This changes everything: dynamic floras and the disruption of traditional taxonomic practice
K. R. ThieleThe University of Western Australia, 35 Stirling Highway, Perth, WA 6009, Australia. Email: kevin.thiele@uwa.edu.au
Australian Systematic Botany 29(3) 172-175 https://doi.org/10.1071/SB16016
Submitted: 11 April 2016 Accepted: 8 September 2016 Published: 29 November 2016
Abstract
Flora writing has traditionally been an important but sporadic part of the taxonomic process. The gap between the completion of Bentham’s Flora australiensis and the commencement of the Flora of Australia project, for example, was 103 years. Floras are generally written by small teams (occasionally by single authors) based in single or coordinated networks of institutions, and function as authoritative, point-in-time syntheses of taxonomic activity during the years preceding their creation.
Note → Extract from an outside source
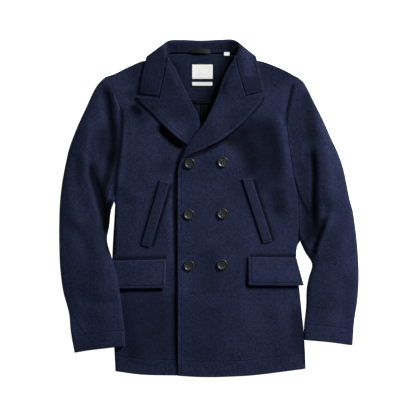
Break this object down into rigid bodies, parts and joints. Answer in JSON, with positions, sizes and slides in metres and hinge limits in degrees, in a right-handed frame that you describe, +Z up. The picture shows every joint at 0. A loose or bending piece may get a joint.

Of course, since taxonomy is a dynamic and (potentially) open-ended science, it is often the case that as soon as a Flora treatment is published, it is rendered superseded by ongoing taxonomy. The traditional taxonomic process can, thus, be modelled as a cyclic alternation of open, unconstrained, more-or-less unmediated taxonomic activity (hypothesis generation) punctuated by short phases of synthesis, constraint and mediation (hypothesis consolidation). The opportunity to move from paper Flora publication to digital management and delivery of eFloras may substantially change this model. Although traditional Floras are understood to be unitary, authoritative, synthetic, sporadic and static, eFloras are expected to be unitary, authoritative, synthetic, continuous and dynamic. There is potential tension between the first three expectations of an eFlora (that it be unitary, authoritative and synthetic) and the last two (that it be continuous and dynamic). Resolving this tension may necessitate a change in the way taxonomy is conducted, mediated and managed; the implications of such change will need to be carefully considered, and the change will need to be carefully managed, to make the most of the opportunities of eFloras, while retaining the values of an open, vigorous taxonomic science.